Exercise task:
Restate the span of lines that starts with the line containing "add_mullions()" and ends with the line containing "before = set(bpy.data.objects)", word for word, including both, with nothing else.

Data block:
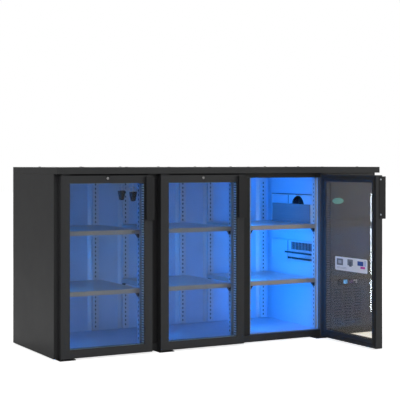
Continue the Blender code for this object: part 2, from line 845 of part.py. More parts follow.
def add_door(i):
    name = f"door_{i + 1}"
    x, side = hinge_axis(i)
    axis = bpy.data.objects.new(f"{name} hinge axis", None)
    bpy.context.scene.collection.objects.link(axis)
    axis.location = at(x, PIVOT_SETBACK, 0)
    if side < 0:
        axis.rotation_euler.z = OPEN_ANGLE

    def local(across, back, z):
        """From the door's hinge-side edge, its front face and the floor to the empty's frame."""
        return Vector((side * (across - PIVOT_INSET), back - PIVOT_SETBACK, z))

    frame = box(
        f"{name}_frame",
        local(0, 0, DOOR_LOW),
        local(DOOR_WIDTH, DOOR_THICKNESS, DOOR_HIGH),
        "door paint",
        axis,
    )
    window = box(
        f"{name} window",
        local(STILE, -0.01, DOOR_LOW + BOTTOM_RAIL),
        local(DOOR_WIDTH - STILE, DOOR_THICKNESS + 0.01, DOOR_HIGH - TOP_RAIL),
        None,
        axis,
    )
    groove = box(
        f"{name} groove",
        local(STILE - GLASS_BITE, GLASS_SETBACK - GAP, DOOR_LOW + BOTTOM_RAIL - GLASS_BITE),
        local(
            DOOR_WIDTH - STILE + GLASS_BITE,
            GLASS_SETBACK + GLASS_THICKNESS + GAP,
            DOOR_HIGH - TOP_RAIL + GLASS_BITE,
        ),
        None,
        axis,
    )
    hole_depth = PIN_LENGTH + 0.004
    hole = PIN_RADIUS + PIN_CLEARANCE
    pivot = local(PIVOT_INSET, PIVOT_SETBACK, 0)
    up = Vector((0, 0, 1))
    below, floor = pivot + up * (DOOR_LOW - 0.01), pivot + up * (DOOR_LOW + hole_depth)
    roof, above = pivot + up * (DOOR_HIGH - hole_depth), pivot + up * (DOOR_HIGH + 0.01)
    low_hole = cylinder(f"{name} low hole", below, floor, hole, None, axis, 16)
    high_hole = cylinder(f"{name} high hole", roof, above, hole, None, axis, 16)
    lock_z = DOOR_HIGH - LOCK_DROP
    lock_hole = cylinder(
        f"{name} lock hole",
        local(DOOR_WIDTH / 2, -0.01, lock_z),
        local(DOOR_WIDTH / 2, LOCK_LENGTH, lock_z),
        LOCK_RADIUS + GAP,
        None,
        axis,
        20,
    )
    cut(frame, window, groove, low_hole, high_hole, lock_hole)

    slack = 0.0005
    box(
        f"{name}_glass",
        local(STILE - GLASS_BITE + slack, GLASS_SETBACK, DOOR_LOW + BOTTOM_RAIL - GLASS_BITE + slack),
        local(
            DOOR_WIDTH - STILE + GLASS_BITE - slack,
            GLASS_SETBACK + GLASS_THICKNESS,
            DOOR_HIGH - TOP_RAIL + GLASS_BITE - slack,
        ),
        "glass",
        axis,
    )

    inset, band = GASKET_INSET, GASKET_INSET + GASKET_WIDTH
    gasket = box(
        f"{name}_gasket",
        local(inset, DOOR_THICKNESS + GAP, DOOR_LOW + inset),
        local(DOOR_WIDTH - inset, FRAME_SETBACK - GAP, DOOR_HIGH - inset),
        "rubber",
        axis,
    )
    cut(
        gasket,
        box(
            f"{name} gasket hole",
            local(band, 0, DOOR_LOW + band),
            local(DOOR_WIDTH - band, 0.1, DOOR_HIGH - band),
            None,
            axis,
        ),
    )

    lock = cylinder(
        f"{name}_lock",
        local(DOOR_WIDTH / 2, -LOCK_PROUD, lock_z),
        local(DOOR_WIDTH / 2, LOCK_LENGTH - 0.002, lock_z),
        LOCK_RADIUS,
        "chrome",
        axis,
        20,
    )
    slot = 0.0014
    cut(
        lock,
        box(
            f"{name} key slot",
            local(DOOR_WIDTH / 2 - slot / 2, -0.01, lock_z - 0.0045),
            local(DOOR_WIDTH / 2 + slot / 2, 0.006, lock_z + 0.0045),
            None,
            axis,
        ),
    )
    add_handle(name, local, axis)
    add_bracket(i, x, side)


def add_handle(name, local, axis):
    """Folded plate: a flange on the door's free edge, a front plate and a short lip, closed at both ends."""
    high = DOOR_HIGH - HANDLE_DROP
    low = high - HANDLE_HEIGHT
    edge = DOOR_WIDTH + GAP + HANDLE_SHEET
    inner = edge - HANDLE_WIDTH
    t = HANDLE_SHEET
    front = -HANDLE_REACH
    outline = (
        (edge, front),
        (edge, HANDLE_REACH),
        (edge - t, HANDLE_REACH),
        (edge - t, front + t),
        (inner + t, front + t),
        (inner + t, front + HANDLE_LIP),
        (inner, front + HANDLE_LIP),
        (inner, front),
    )
    handle = prism(
        f"{name}_handle",
        [local(across, back, 0).xy for across, back in outline],
        low,
        high,
        "black steel",
        axis,
    )
    for end, z in (("low", low), ("high", high - t)):
        weld(
            handle,
            box(
                f"{name} handle {end} end",
                local(inner + t / 2, front + t / 2, z),
                local(edge - t / 2, -GAP, z + t),
                None,
                axis,
            ),
        )


def add_bracket(i, x, side):
    """Bottom hinge: a plate under the base's front edge with a pin standing up into the door."""
    top = BASE_Z - GAP
    low = top - BRACKET_THICKNESS
    bracket = box(
        f"hinge_bracket_{i + 1}",
        at(x - side * (PIVOT_INSET + 0.006), -SHEET, low),
        at(x + side * (BRACKET_WIDTH - PIVOT_INSET - 0.006), FRAME_BACK, top),
        "black steel",
    )
    weld(
        bracket,
        cylinder(
            f"bottom pin {i + 1}",
            at(x, PIVOT_SETBACK, low + BRACKET_THICKNESS / 2),
            at(x, PIVOT_SETBACK, DOOR_LOW + PIN_LENGTH),
            PIN_RADIUS,
            sides=16,
        ),
    )


def main():
    for obj in list(bpy.data.objects):
        bpy.data.objects.remove(obj)
    add_skins()
    add_cap()
    add_foam()
    add_liner()
    add_front_header()
    add_mullions()
    add_uprights()
    add_shelves()
    add_lamps()
    add_evaporator()
    add_machine_panel()
    add_controller()
    add_condensing_unit()
    add_feet()
    for i in range(DOORS):
        add_door(i)


main()
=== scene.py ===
"""Looks of an undercounter refrigerator: a low cabinet with three glass doors, the third standing open.

Every place is given in the cabinet's own metres: x from its left side, y from the front of its lid
towards the back, and z up from the floor.
"""

import math

import bpy
from mathutils import Matrix, Vector


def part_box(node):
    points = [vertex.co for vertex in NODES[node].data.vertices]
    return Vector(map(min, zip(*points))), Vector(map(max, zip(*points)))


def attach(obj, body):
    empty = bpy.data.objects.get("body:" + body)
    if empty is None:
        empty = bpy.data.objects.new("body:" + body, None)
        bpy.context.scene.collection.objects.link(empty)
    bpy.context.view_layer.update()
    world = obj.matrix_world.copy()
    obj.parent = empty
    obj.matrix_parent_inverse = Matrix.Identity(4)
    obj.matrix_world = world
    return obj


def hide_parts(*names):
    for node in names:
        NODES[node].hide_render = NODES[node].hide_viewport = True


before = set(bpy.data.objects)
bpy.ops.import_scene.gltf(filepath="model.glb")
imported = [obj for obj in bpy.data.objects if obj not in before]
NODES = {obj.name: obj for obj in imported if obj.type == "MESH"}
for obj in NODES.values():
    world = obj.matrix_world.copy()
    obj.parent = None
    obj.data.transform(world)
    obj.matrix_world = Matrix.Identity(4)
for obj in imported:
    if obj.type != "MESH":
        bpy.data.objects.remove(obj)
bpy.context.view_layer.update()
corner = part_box("top_cap")[0]

DOORS = (1, 2, 3)
DOOR_WIDTH = 0.474
DOOR_LEFT = {1: 0.0212, 2: 0.5412}
OPEN_DOOR_FACE = 1.5352  # the open door's outer face stands across x here
OPEN_DOOR_HINGE = 0.012  # and its hinge edge is at this y
PLANES = (-0.0018, 0.5182, 1.0382, 1.5582)  # planes between the compartments
UPRIGHT_REACH = 0.0588  # from such a plane to the side of an upright


def at(x, y, z):
    return Vector((corner.x + x, corner.y + y, z))


def door_at(door, along, depth, z):
    """A point of a door: along its width from its hinge edge, and back from its outer face."""
    if door == 3:
        return at(OPEN_DOOR_FACE - depth, OPEN_DOOR_HINGE - along, z)
    return at(DOOR_LEFT[door] + along, depth, z)


# Modelling


def start():
    """Object mode, with nothing selected."""
    if bpy.context.object and bpy.context.object.mode != "OBJECT":
        bpy.ops.object.mode_set(mode="OBJECT")
    for obj in bpy.context.selected_objects:
        obj.select_set(False)


def only(obj):
    start()
    obj.select_set(True)
    bpy.context.view_layer.objects.active = obj
    return obj


def settle(obj):
    """Puts the object's place and size into its mesh."""
    only(obj)
    bpy.ops.object.transform_apply(location=True, rotation=True, scale=True)
    return obj


def soften(obj, width, segments=2, sharp=40):
    """Rounds the sharp edges and shades the rest smooth."""
    only(obj)
    bpy.ops.object.mode_set(mode="EDIT")
    bpy.ops.mesh.select_mode(type="EDGE")
    bpy.ops.mesh.select_all(action="DESELECT")
    bpy.ops.mesh.edges_select_sharp(sharpness=math.radians(sharp))
    bpy.ops.mesh.bevel(offset=width, offset_type="OFFSET", segments=segments, affect="EDGES")
    bpy.ops.object.mode_set(mode="OBJECT")
    bpy.ops.object.shade_smooth_by_angle(angle=math.radians(20))
    return obj


def select_faces(obj, wanted):
    """Edit mode with only those faces selected that wanted(centre, normal) names."""
    only(obj)
    for poly in obj.data.polygons:
        poly.select = False
    for edge in obj.data.edges:
        edge.select = False
    for vert in obj.data.vertices:
        vert.select = False
    for poly in obj.data.polygons:
        poly.select = bool(wanted(poly.center, poly.normal))
    bpy.ops.object.mode_set(mode="EDIT")
    bpy.ops.mesh.select_mode(type="FACE")


def block(name, low, high, width=0.0008, segments=2):
    """A block between two corners with its edges rounded."""
    low, high = Vector(map(min, low, high)), Vector(map(max, low, high))
    start()
    bpy.ops.mesh.primitive_cube_add(size=1, location=(low + high) / 2, scale=high - low)
    obj = bpy.context.object
    obj.name = name
    settle(obj)
    if width:
        soften(obj, width, segments)
    return obj


def rod(name, begin, end, radius, width=0.0005, sides=28, second=None):
    """A round bar, or a cone where a second radius is given, with its rims rounded."""
    begin, end = Vector(begin), Vector(end)
    turn = Vector((0, 0, 1)).rotation_difference(end - begin).to_euler()
    start()
    bpy.ops.mesh.primitive_cone_add(
        vertices=sides,
        radius1=radius,
        radius2=radius if second is None else second,
        depth=(end - begin).length,
        location=(begin + end) / 2,
        rotation=turn,
    )
    obj = bpy.context.object
    obj.name = name
    settle(obj)
    if width:
        soften(obj, width, 2, 50)
    return obj


def ring(name, centre, axis, radius, thickness, sides=40, around=10):
    start()
    turn = Vector((0, 0, 1)).rotation_difference(Vector(axis)).to_euler()
    bpy.ops.mesh.primitive_torus_add(
        major_radius=radius,
        minor_radius=thickness,
        major_segments=sides,
        minor_segments=around,
        location=centre,
        rotation=turn,
    )
    obj = bpy.context.object
    obj.name = name
    settle(obj)
    bpy.ops.object.shade_smooth()
    return obj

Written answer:
    add_mullions()
    add_uprights()
    add_shelves()
    add_lamps()
    add_evaporator()
    add_machine_panel()
    add_controller()
    add_condensing_unit()
    add_feet()
    for i in range(DOORS):
        add_door(i)


main()
=== scene.py ===
"""Looks of an undercounter refrigerator: a low cabinet with three glass doors, the third standing open.

Every place is given in the cabinet's own metres: x from its left side, y from the front of its lid
towards the back, and z up from the floor.
"""

import math

import bpy
from mathutils import Matrix, Vector


def part_box(node):
    points = [vertex.co for vertex in NODES[node].data.vertices]
    return Vector(map(min, zip(*points))), Vector(map(max, zip(*points)))


def attach(obj, body):
    empty = bpy.data.objects.get("body:" + body)
    if empty is None:
        empty = bpy.data.objects.new("body:" + body, None)
        bpy.context.scene.collection.objects.link(empty)
    bpy.context.view_layer.update()
    world = obj.matrix_world.copy()
    obj.parent = empty
    obj.matrix_parent_inverse = Matrix.Identity(4)
    obj.matrix_world = world
    return obj


def hide_parts(*names):
    for node in names:
        NODES[node].hide_render = NODES[node].hide_viewport = True


before = set(bpy.data.objects)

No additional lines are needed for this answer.